Claimant seeks damages for injuries he allegedly sustained during his
incarceration at Sing Sing Correctional Facility (Sing Sing) as a result of
defendant’s medical malpractice.
Prior to claimant’s incarceration, he fractured his ankle and underwent
surgery inserting a plate and five screws. During claimant’s
incarceration at Sing Sing, claimant began to experience pain and swelling in
his ankle. He requested an appointment with a specialist and sought to have the
hardware removed. Claimant was first seen by Physicians Assistant Muthra and
claimant’s case was reviewed by Sing Sing’s Medical Director, Dr.
John Perilli. In August 2005, Perilli determined that the hardware should not
be removed. Claimant filed a grievance regarding his treatment (Ex. 3).
Subsequently, in November 2005, claimant was seen by a specialist, Dr. Holder,
who determined that the hardware should be removed and surgery was performed on
March 29, 2006.
Perilli testified that when claimant arrived at Sing Sing his x-ray report
indicated that his ankle had healed and there was no acute bone injury and no
arthritic change (Ex. A, p 40). According to Perilli, the x-rays and physical
findings did not indicate the need for surgery or removal of the hardware in
claimant’s ankle. On October 13, 2005, however, claimant complained of
increasing pain and Perilli approved an orthopedic consultation for claimant.

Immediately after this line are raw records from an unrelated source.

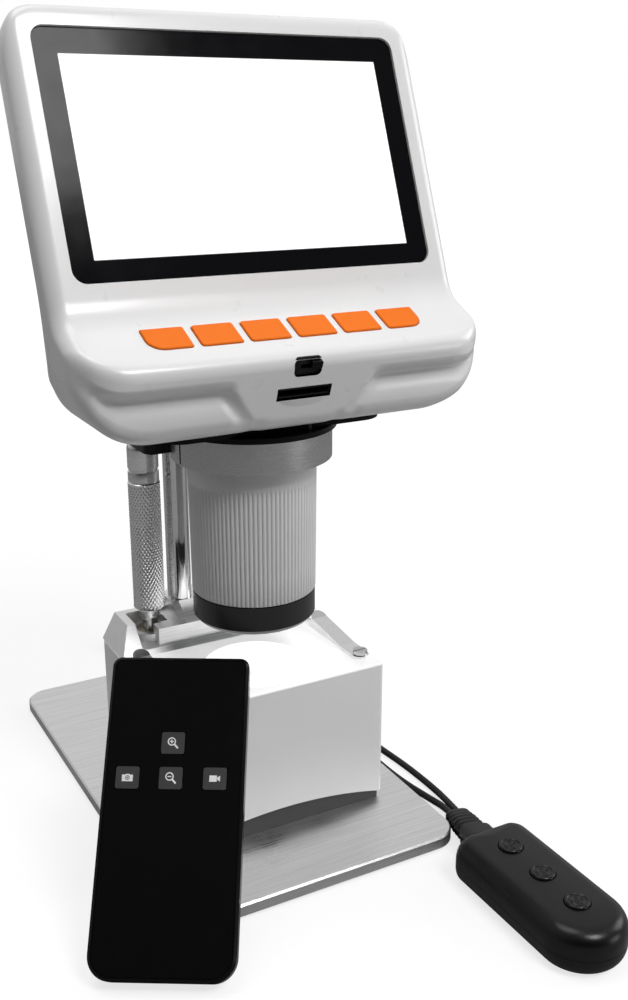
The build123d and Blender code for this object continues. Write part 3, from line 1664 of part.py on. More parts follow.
with BuildPart() as lamp_plug:
    with BuildSketch(Plane.XZ.offset(-box_back)):
        with Locations((socket_centre_x, socket_centre_z)):
            Circle(plug_radius)
    extrude(amount=-plug_length)
    chamfer(lamp_plug.edges().group_by(Axis.Y)[-1], plug_radius / 3)
    with BuildSketch(Plane.XZ.offset(-box_back)):
        with Locations((socket_centre_x, socket_centre_z)):
            Circle(plug_tip_radius)
    extrude(amount=plug_tip_length)
save(lamp_plug.part, "lamp_plug")


with BuildPart() as usb_cord_coil:
    with BuildSketch(Plane.XZ.offset(-coil_y)):
        with Locations((coil_x + coil_mid_radius, coil_height / 2)):
            RectangleRounded(2 * coil_half_width, coil_height, coil_height / 2.5)
    revolve(axis=Axis((coil_x, coil_y, 0), (0, 0, 1)))
    with BuildSketch(Plane.XZ.offset(-coil_y)):
        with Locations((usb_end.X, usb_end.Z)):
            Circle(cord_radius)
    extrude(amount=coil_stub)
    with BuildSketch(Plane.YZ.offset(coil_x)):
        with Locations((coil_y + coil_mid_radius, usb_plug_height / 2)):
            Circle(cord_radius)
    extrude(amount=-coil_stub)
save(usb_cord_coil.part, "usb_cord_coil")


with BuildPart() as usb_plug:
    with BuildSketch(Plane.YZ.offset(coil_x - coil_stub)):
        with Locations((coil_y + coil_mid_radius, usb_plug_height / 2)):
            RectangleRounded(usb_plug_width, usb_plug_height, usb_plug_height / 4)
    extrude(amount=-usb_plug_length)
    chamfer(usb_plug.edges().group_by(Axis.X)[-1], usb_plug_height / 6)
    with BuildSketch(Plane.YZ.offset(coil_x - coil_stub - usb_plug_length)):
        with Locations((coil_y + coil_mid_radius, usb_plug_height / 2)):
            Rectangle(usb_shell_width, usb_shell_height)
    extrude(amount=-usb_shell_length)
    with BuildSketch(Plane.YZ.offset(coil_x - coil_stub - usb_plug_length)):
        with Locations((coil_y + coil_mid_radius, usb_plug_height / 2 + usb_shell_height / 5)):
            Rectangle(usb_shell_width - 1, usb_shell_height / 2)
    extrude(amount=-usb_shell_length, mode=Mode.SUBTRACT)
save(usb_plug.part, "usb_plug")
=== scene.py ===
import math

import bpy
import numpy as np
from mathutils import Matrix, Vector


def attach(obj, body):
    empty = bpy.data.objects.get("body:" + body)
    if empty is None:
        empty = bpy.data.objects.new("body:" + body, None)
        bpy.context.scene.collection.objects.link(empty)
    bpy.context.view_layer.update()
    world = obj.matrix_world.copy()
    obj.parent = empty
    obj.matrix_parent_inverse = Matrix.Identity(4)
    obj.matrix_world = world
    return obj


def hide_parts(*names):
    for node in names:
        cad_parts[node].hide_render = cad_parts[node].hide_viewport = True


MM = 0.001
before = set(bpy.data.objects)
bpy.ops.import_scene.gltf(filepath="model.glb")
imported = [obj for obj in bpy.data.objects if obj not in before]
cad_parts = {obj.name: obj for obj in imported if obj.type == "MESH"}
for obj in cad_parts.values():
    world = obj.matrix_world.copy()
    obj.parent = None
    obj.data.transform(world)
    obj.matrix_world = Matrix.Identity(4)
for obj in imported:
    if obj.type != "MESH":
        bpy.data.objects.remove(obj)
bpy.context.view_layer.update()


def add(name, data):
    """An object round its mesh, curve, lamp or camera, linked to the scene."""
    piece = bpy.data.objects.new(name, data)
    bpy.context.scene.collection.objects.link(piece)
    return piece


# ------------------------------------------------------------------ camera
yaw, pitch = math.radians(28.74), math.radians(18.0)
lens = bpy.data.cameras.new("front_left_view")
lens.lens = 41.75
lens.sensor_width = 36.0
lens.clip_start = 0.01
camera = add("front_left_view", lens)
camera.matrix_world = (
    Matrix.Translation(Vector((-142.2, -297.4, 213.4)) * MM)
    @ Matrix.Rotation(-yaw, 4, "Z")
    @ Matrix.Rotation(math.pi / 2 - pitch, 4, "X")
)
bpy.context.scene.camera = camera


# ------------------------------------------------------------------ material kit
def begin(name):
    """A material with its shader and the piece's own Object coordinates."""
    material = bpy.data.materials.new(name)
    material.use_nodes = True
    tree = material.node_tree
    place = tree.nodes.new("ShaderNodeTexCoord").outputs["Object"]
    return material, tree, tree.nodes["Principled BSDF"], place


def grain(tree, place, size, detail=2.0, stretch=(1, 1, 1)):
    """Cloudy noise with features of that size in millimetres, drawn out along any axis by its stretch."""
    scaled = tree.nodes.new("ShaderNodeMapping")
    scaled.inputs["Scale"].default_value = [1.0 / s for s in stretch]
    tree.links.new(place, scaled.inputs["Vector"])
    noise = tree.nodes.new("ShaderNodeTexNoise")
    noise.inputs["Scale"].default_value = 1000.0 / size
    noise.inputs["Detail"].default_value = detail
    tree.links.new(scaled.outputs["Vector"], noise.inputs["Vector"])
    return noise.outputs["Fac"]


def ramp(tree, value, start, stop, low=0.0, high=1.0, way="LINEAR"):
    """Low where the value is at the start, high where it is at the stop, held beyond both."""
    node = tree.nodes.new("ShaderNodeMapRange")
    node.interpolation_type = way
    for socket, level in zip(("From Min", "From Max", "To Min", "To Max"), (start, stop, low, high)):
        node.inputs[socket].default_value = level
    tree.links.new(value, node.inputs["Value"])
    return node.outputs["Result"]


def spread(tree, factor, low, high):
    """The noise's middle range stretched to run from low to high."""
    return ramp(tree, factor, 0.3, 0.7, low, high)


def reckon(tree, operation, *values):
    """Result of a Math node whose inputs are sockets or numbers."""
    node = tree.nodes.new("ShaderNodeMath")
    node.operation = operation
    for socket, value in zip(node.inputs, values):
        if isinstance(value, bpy.types.NodeSocket):
            tree.links.new(value, socket)
        else:
            socket.default_value = value
    return node.outputs[0]


def tint(tree, factor, dark, light, socket):
    """Blends two colours by a factor into a colour socket."""
    mix = tree.nodes.new("ShaderNodeMix")
    mix.data_type = "RGBA"
    mix.inputs["A"].default_value = (*dark, 1)
    mix.inputs["B"].default_value = (*light, 1)
    tree.links.new(factor, mix.inputs["Factor"])
    tree.links.new(mix.outputs["Result"], socket)


def emboss(tree, shader, height, depth):
    """Raises the surface by that many millimetres where the height factor is one."""
    node = tree.nodes.new("ShaderNodeBump")
    node.inputs["Distance"].default_value = depth * MM
    tree.links.new(height, node.inputs["Height"])
    tree.links.new(node.outputs["Normal"], shader.inputs["Normal"])


def shade(colour, by):
    return tuple(min(1.0, c * by) for c in colour)


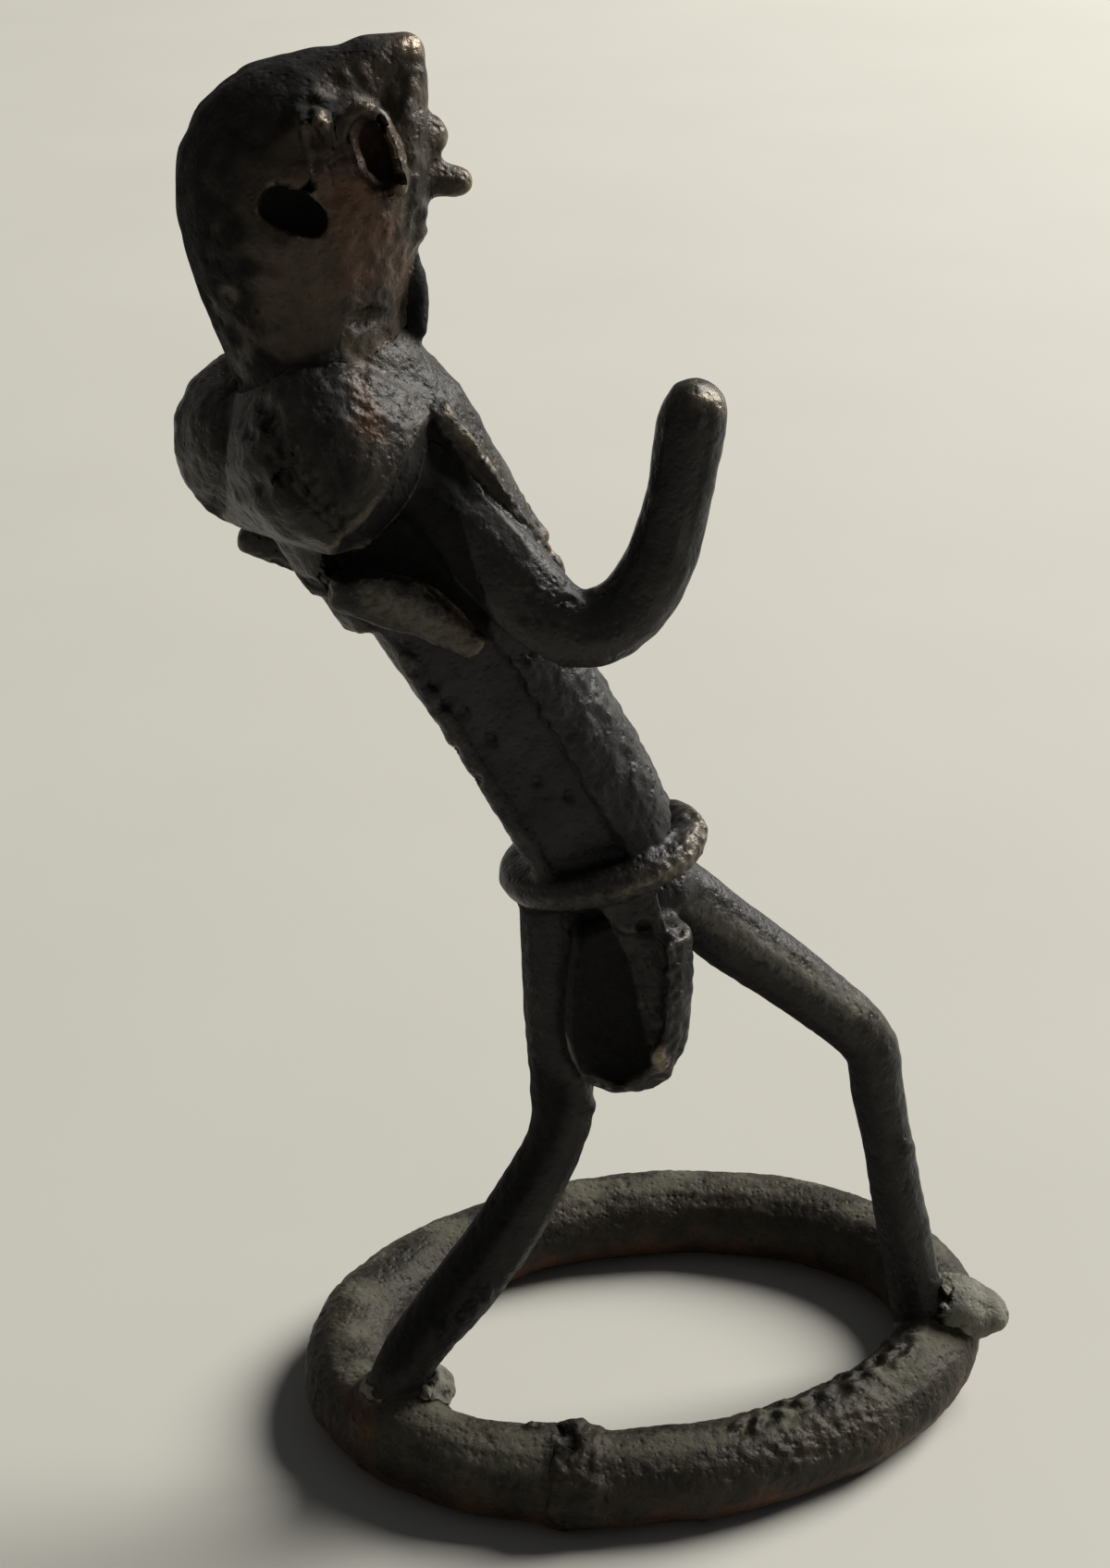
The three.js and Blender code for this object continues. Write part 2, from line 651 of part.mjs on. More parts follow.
const peak = rod([
  station(onHead(headHeight * 0.86, -crownForward * 0.2), peakRadius * 1.7, peakRadius * 2),
  station(onHead(headHeight * 0.89, crownForward), peakRadius * 1.65, peakRadius * 1.8),
  station(onHead(headHeight * 0.955, peakForward * 0.63), peakRadius * 1.2, peakRadius * 1.35),
  station(onHead(headHeight * 0.985, peakForward - peakRadius * 0.65), peakRadius * 0.86, peakRadius * 0.95),
]);
function eyePit(sign, grow, depth) {
  const half = at(eyeHalfWidth + grow, depth, eyeHalfHeight + grow);
  return lens(onHeadSkin(eyeShare, eyeForward, sign), half, eyeTiltDegrees);
}
function earPit(sign) {
  const half = at(earPitHalfLength, eyeDepth, earPitHalfHeight);
  return lens(onHeadSkin(earPitShare, earPitForward, sign), half, earPitTiltDegrees);
}
const pits = [-1, 1].flatMap((sign) => [eyePit(sign, 0, eyeDepth), earPit(sign)]);
const wholeHead = headRod(0).add(faceRod(0)).add(peak);
const capSeat = cut(aboveCapEdge(jointGap), headRod(-capThickness - jointGap));
const neckAndHead = cut(wholeHead, capSeat, ...pits);
const cap = cut(wholeHead.intersect(aboveCapEdge(0)), headRod(-capThickness));
function eyeRim(sign) {
  return cut(eyePit(sign, threadWidth, threadRise), eyePit(sign, 0, eyeDepth * 2), headRoom);
}
function ear(sign) {
  const centre = onHeadSkin(earShare, earForward, sign, 0.5 * threadRise);
  const dent = lens(
    centre.clone().add(at(0, sign * threadRise, 0)),
    at(earHalfWidth - 0.5 * threadWidth, threadRise * 0.7, earHalfHeight - 0.7 * threadWidth),
    14,
  );
  return cut(lens(centre, at(earHalfWidth, threadRise * 1.2, earHalfHeight), 14), dent, headRoom);
}

// Small pieces on the face and throat.
function mouthRodShape(grow) {
  const place = (out, drop) => onHead(headHeight * mouthShare - drop, headHalfDepth + out);
  return rod([
    station(place(-mouthRodRadius, -0.3), mouthRodRadius * 1.25),
    station(place(mouthRodLength * 0.35, 0), mouthRodRadius * 1.05),
    station(place(mouthRodLength - mouthRodRadius, 0.2), mouthRodRadius * 0.92),
  ], { grow, sides: 10 });
}
const mouthRod = cut(mouthRodShape(0), headRoom);
const browPlace = onHead(headHeight * browShare, headHalfDepth);
const browBump = cut(
  lens(browPlace, at(browRise, browHalfWidth, browHalfWidth)),
  headRoom,
  mouthRodShape(jointGap),
);
function beardShape(grow) {
  const level = (drop, forward, full) => station(
    onHead(headHeight * beardShare - drop * beardLength, headHalfDepth - forward),
    beardHalfThickness * (0.4 + 0.6 * full),
    beardHalfWidth * full,
  );
  return rod([level(0, 1.2, 0.6), level(0.5, 0.8, 1), level(1, 1, 1.1)], { grow, sides: 10 });
}
const beard = cut(beardShape(0), headRoom);

// Tunic: a bell round the chest joined to a bolster across the shoulders.
function tunicBell(grow) {
  const middle = (tunicFrontReach - tunicBackReach) / 2;
  const half = (tunicFrontReach + tunicBackReach) / 2;
  return rod([
    station(onChest(-tunicBelowChest, middle + 0.8), half * 0.92, tunicHalfWidth * 0.84),
    station(onChest(chestLength * 0.11, middle), half, tunicHalfWidth),
    station(onChest(chestLength * 0.38, middle - 0.4), half, tunicHalfWidth * 1.08),
    station(onChest(chestLength * 0.64, middle - 0.4), half * 0.94, tunicHalfWidth * 1.06),
    station(onChest(chestLength * 0.84, 0.2), neckRadius * 1.1, neckRadius),
    station(onChest(chestLength * 0.98, 0), neckRadius * 0.94, neckRadius * 0.9),
  ], { grow, sides: 18, bulge: [0.25, 0.1] });
}
const shoulderHeight = chestLength - shoulderBelowNeck;
const hemHeight = shoulderHeight - hemBelowShoulder;
function shoulders() {
  const place = (sign) => onChest(
    shoulderHeight,
    -shoulderBack - (sign * shoulderTwist) / 2,
    sign * shoulderHalfSpan,
  );
  return rod([
    station(place(-1), shoulderRadius),
    station(onChest(shoulderHeight, -shoulderBack), shoulderRadius * 0.95),
    station(place(1), shoulderRadius * 0.98),
  ], { side: onChest(1, 0).sub(onChest(0, 0)), sides: 16, steps: 3, bulge: [0.72, 0.72] });
}

// The far side is thrown back with its shoulder.
function thrownBack(sign) {
  return sign > 0 ? -shoulderTwist * 0.7 : 0;
}

// Everything below the shoulder's hem on one side, so that the arm comes out of a hollow.
function armhole(sign, depth) {
  const back = armholeBackForward + thrownBack(sign);
  const below = -chestLength * 0.3;
  const outline = new THREE.Shape();
  outline.moveTo(armholeTopForward, chestLength * 0.72);
  outline.quadraticCurveTo(armholeTopForward * 0.54, chestLength * 0.44, back, hemHeight);
  outline.lineTo(back + armholeSlant / 9, hemHeight * 0.7);
  outline.lineTo(back + armholeSlant, below);
  outline.lineTo(tunicFrontReach - armholeInset, below);
  outline.lineTo(tunicFrontReach - armholeInset * 1.286, -armholeFrontDrop);
  outline.closePath();
  const cutter = new THREE.ExtrudeGeometry(outline, { depth: beyond, bevelEnabled: false, curveSegments: 8 });
  cutter.rotateX(Math.PI / 2);
  const wall = tunicHalfWidth - depth;
  cutter.translate(0, sign < 0 ? -wall : wall + beyond, 0);
  return solid(cutter.applyMatrix4(chestFrame));
}
function frontFlap(sign, grow) {
  const out = sign * tunicHalfWidth * 0.66;
  const level = (share, forward, full, wide) => station(
    onChest(chestLength * share, forward * tunicFrontReach, out * full),
    flapHalfWidth * wide,
    flapHalfThickness,
  );
  return rod([
    level(0.66, 0.67, 1.02, 0.7),
    level(0.43, 0.71, 1.08, 1),
    level(0.17, 0.81, 1, 1),
    level(-0.066, 0.92, 0.85, 0.9),
  ], { grow, sides: 10, bulge: [0.6, 0.6] });
}
function leafFlap(sign, grow) {
  const out = tunicHalfWidth + leafHalfThickness / 2;
  const far = sign > 0 ? 1 : 0;
  const root = hemHeight - leafBelowHem;
  const start = armholeBackForward - leafBehindArmhole + thrownBack(sign);
  const level = (drop, reach, tuck, full, thick, lift = 0, back = 0) => station(
    onChest(
      root - drop * leafDrop + lift,
      start + reach * leafReach - back,
      sign * (out - tuck * leafTuck),
    ),
    leafHalfWidth * full,
    leafHalfThickness * thick,
  );
  return rod([
    level(0, 0, 1, 0.7, 1, far * farLeafLift, far * farLeafBack),
    level(0.175, 0.338, 0, 1, 1),
    level(0.475, 0.704, 0, 1, 1),
    level(1, 1, 0.5, 0.5, 0.8),
  ], { grow, sides: 10, bulge: [0.4, 0.6] });
}
function backBlock(low, high) {
  return block(at(-beyond, -beyond, low), at(backHemForward, beyond, high), chestFrame);
}
const tunicBackHem = cut(
  tunicBell(-hemThickness).intersect(backBlock(tunicBackRise - hemDrop - jointGap, tunicBackRise - jointGap)),
  torsoRoom,
  armhole(-1, armholeDepth - 1.4),
  armhole(1, armholeDepth - 1.4),
);
const tunic = cut(
  tunicBell(0).add(shoulders()),
  backBlock(-beyond, tunicBackRise),
  torsoRoom,
  headRoom,
  panelRoom,
  nearArmRoom,
  farArmRoom,
  beardShape(jointGap),
  ...[-1, 1].flatMap((sign) => [
    armhole(sign, armholeDepth),
    frontFlap(sign, jointGap),
    leafFlap(sign, jointGap),
  ]),
);

// Every piece under its own name, with its finish.
const pieces = [
  ['base_ring', baseRing, darkPatina],
  ['ring_joint_patch', ringJointPatch(), paleCrust],
  ['rear_leg', rearLeg, darkPatina],
  ['front_leg', frontLeg, wornBrown],
  ['rear_foot', rearFoot(), paleCrust],
  ['front_foot', frontFoot(), paleCrust],
  ['hips', hips, darkPatina],
  ['torso', torso, darkPatina],
  ['back_strip', backStrip(), wornBrown],
  ['chest_panel', chestPanel, wornBrown],
  ['waist_belt', waistBelt, darkPatina],
  ['pouch', pouch, darkPatina],
  ['pouch_web', pouchWeb(), wornBrown],
  ['tunic', tunic, darkPatina],
  ['tunic_back_hem', tunicBackHem, darkPatina],
  ['near_front_flap', cut(frontFlap(-1, 0), torsoRoom, nearArmRoom), wornBrown],
  ['far_front_flap', cut(frontFlap(1, 0), torsoRoom, farArmRoom), wornBrown],
  ['near_leaf_flap', cut(leafFlap(-1, 0), torsoRoom, nearArmRoom), wornBrown],
  ['far_leaf_flap', cut(leafFlap(1, 0), torsoRoom, farArmRoom), wornBrown],
  ['near_arm', nearArm, darkPatina],
  ['far_arm', farArm, darkPatina],
  ['neck_and_head', neckAndHead, wornBrown],
  ['cap', cap, darkPatina],
  ['near_eye_rim', eyeRim(-1), wornBrown],
  ['far_eye_rim', eyeRim(1), wornBrown],
  ['near_ear', ear(-1), wornBrown],
  ['far_ear', ear(1), wornBrown],
  ['mouth_rod', mouthRod, wornBrown],
  ['brow_bump', browBump, wornBrown],
  ['beard', beard, darkPatina],
];

const figurine = new THREE.Group();
for (const [name, piece, finish] of pieces) {
  const made = piece.getMesh();
  const geometry = new THREE.BufferGeometry();
  geometry.setAttribute('position', new THREE.BufferAttribute(made.vertProperties, 3));
  geometry.setIndex(new THREE.BufferAttribute(made.triVerts, 1));
  const mesh = new THREE.Mesh(geometry, new THREE.MeshStandardMaterial(finish));
  mesh.name = name;
  figurine.add(mesh);
}

// The origin is under the middle of the whole object, on the surface that it stands on.
const extent = new THREE.Box3().setFromObject(figurine);
const middle = extent.getCenter(new THREE.Vector3());
figurine.position.set(-middle.x, -middle.y, -extent.min.z);

export default figurine;
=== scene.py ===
import math

import bmesh
import bpy
import numpy as np
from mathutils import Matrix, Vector


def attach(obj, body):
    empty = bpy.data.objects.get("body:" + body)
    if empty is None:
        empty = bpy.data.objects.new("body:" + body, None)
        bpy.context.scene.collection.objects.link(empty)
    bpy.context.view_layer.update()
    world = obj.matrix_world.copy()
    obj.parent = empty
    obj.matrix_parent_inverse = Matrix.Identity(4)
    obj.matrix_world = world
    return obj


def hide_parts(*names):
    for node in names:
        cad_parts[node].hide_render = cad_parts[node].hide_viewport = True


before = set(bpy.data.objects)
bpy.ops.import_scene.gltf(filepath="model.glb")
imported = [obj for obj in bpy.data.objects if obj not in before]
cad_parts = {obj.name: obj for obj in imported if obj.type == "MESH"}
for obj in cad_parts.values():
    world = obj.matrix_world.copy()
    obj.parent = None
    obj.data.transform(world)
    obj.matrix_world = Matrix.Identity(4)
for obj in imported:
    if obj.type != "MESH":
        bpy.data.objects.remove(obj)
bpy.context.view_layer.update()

scene = bpy.context.scene
scene.view_settings.view_transform = "Standard"

# Camera: it stands a little behind the figure's near side and looks down at the middle of the legs.
# The picture is upright, 1200 by 1695, and its long side takes the whole 36 mm of the sensor.
aim = Vector((-0.005253, -0.000022, 0.05726))
camera_turn = math.radians(-10)
camera_height = math.radians(25)
camera_distance = 0.219
picture_size = (1200, 1695)
picture_focus = 3000
camera_back = Vector((
    math.sin(camera_turn) * math.cos(camera_height),
    -math.cos(camera_turn) * math.cos(camera_height),
    math.sin(camera_height),
))
lens_data = bpy.data.cameras.new("picture_camera")
lens_data.sensor_width = 36
lens_data.lens = 36 * picture_focus / picture_size[1]
lens_data.clip_start = 0.005
camera = bpy.data.objects.new("picture_camera", lens_data)
camera.location = aim + camera_back * camera_distance
camera.rotation_euler = camera_back.to_track_quat("Z", "Y").to_euler()
scene.collection.objects.link(camera)
scene.camera = camera

# Light: one wide round window high on the right and a little behind, and a weak pale room all round.
# The room lights the metal only a little. What the metal mirrors of it is what the camera sees of it.
window_place = Vector((1.65, 0.7, 1.35))
window_size = 1.4
window_power = 88
window_colour = (1.0, 0.985, 0.95)
window_data = bpy.data.lights.new("window_light", "AREA")
window_data.shape = "DISK"
window_data.size = window_size
window_data.energy = window_power
window_data.color = window_colour
window = bpy.data.objects.new("window_light", window_data)
window.location = window_place
window.rotation_euler = (window_place - aim).to_track_quat("Z", "Y").to_euler()
scene.collection.objects.link(window)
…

On November 15, 2005, claimant was examined by Dr. Holder and surgery was
recommended. Holder found a reaction around one screw that warranted its
removal. Perilli approved the surgery and it was performed at Mt. Vernon
Hospital in March 2006.
Perilli maintained that the standard practice was to treat a patient
conservatively and that hardware was not routinely removed unless it was broken,
it had migrated, or an infection had developed. In Perilli’s view,
claimant was appropriately evaluated and monitored and was provided with the
proper treatment given his condition as it was presented. Once claimant’s
condition necessitated surgery, it was performed in a timely and appropriate
manner and the care claimant received did not depart from the acceptable
standards of care. Perilli noted that the hardware removal was a non-emergent
surgery which had not been indicated earlier in the course of claimant’s
It is well settled that the State owes a duty of ordinary care to provide its
charges with adequate medical care (see Mullally v State of New
York, 289 AD2d 308; Kagan v State of New York, 221 AD2d 7, 8). To
prove that the State failed in its duty and committed medical malpractice,
claimant must establish by a preponderance of the evidence that the State
departed from good and accepted standards of care and that such departure was a
substantial factor or proximate cause of the alleged injury (see
Mullally v State of New York, supra; Kaminsky v State of New
York, 265 AD2d 306). A departure from good and accepted medical practice
cannot be inferred from expert testimony; rather the expert must expressly
state, with a degree of medical certainty, that defendant’s conduct
constitutes a deviation from the requisite standard of care (see
Stuart v Ellis Hosp., 198 AD2d 559; Sohn v Sand, 180 AD2d 789;
Salzman v Alan S. Rosell, D.D.S., P.C., 129 AD2d 833).
Claimant must prove, inter alia, that his “injuries proximately resulted
from the defendant’s departure from the required standard of
performance” (Tonetti v Peekskill Community Hosp., 148 AD2d 525).
Here, claimant offered no evidence to establish the requisite standard of care
or that the treatment rendered constituted a departure from the applicable
standard. Significantly, claimant failed to present any competent medical
evidence to support his allegations of medical malpractice. Claimant’s
own unsubstantiated assertions are insufficient to establish merit and a prima
facie case (see, Wells v State of New York, 228 AD2d 581;
Mosberg v Elahi, 176 AD2d 710, affd 80 NY2d 941; Quigley v
Jabbur, 124 AD2d 398). Moreover, the evidence is inconclusive and purely
speculative as to whether such conduct, even if negligent, was a proximate cause
of claimant’s condition (see Naughton v Arden Hill Hosp.,
215 AD2d 810 [even assuming defendant committed malpractice in its failure to
diagnose and admit patient to hospital, there was no proof of proximate cause,
i.e., that, had the patient been admitted, the risk of a heart attack would have
been prevented or lessened]; Brown v State of New York, 192 AD2d 936 [no
proof that delay in treatment contributed to the loss of claimant’s
larynx]). “Moreover, even assuming improper delay in providing treatment,
it was incumbent upon claimant to show by competent expert evidence that the
delay was a cause of his alleged ensuing medical problems” (see
Trottie v State of New York, 39 AD3d 1094, 1095).
ACCORDINGLY, LET JUDGMENT BE ENTERED DISMISSING CLAIM NO. 112400.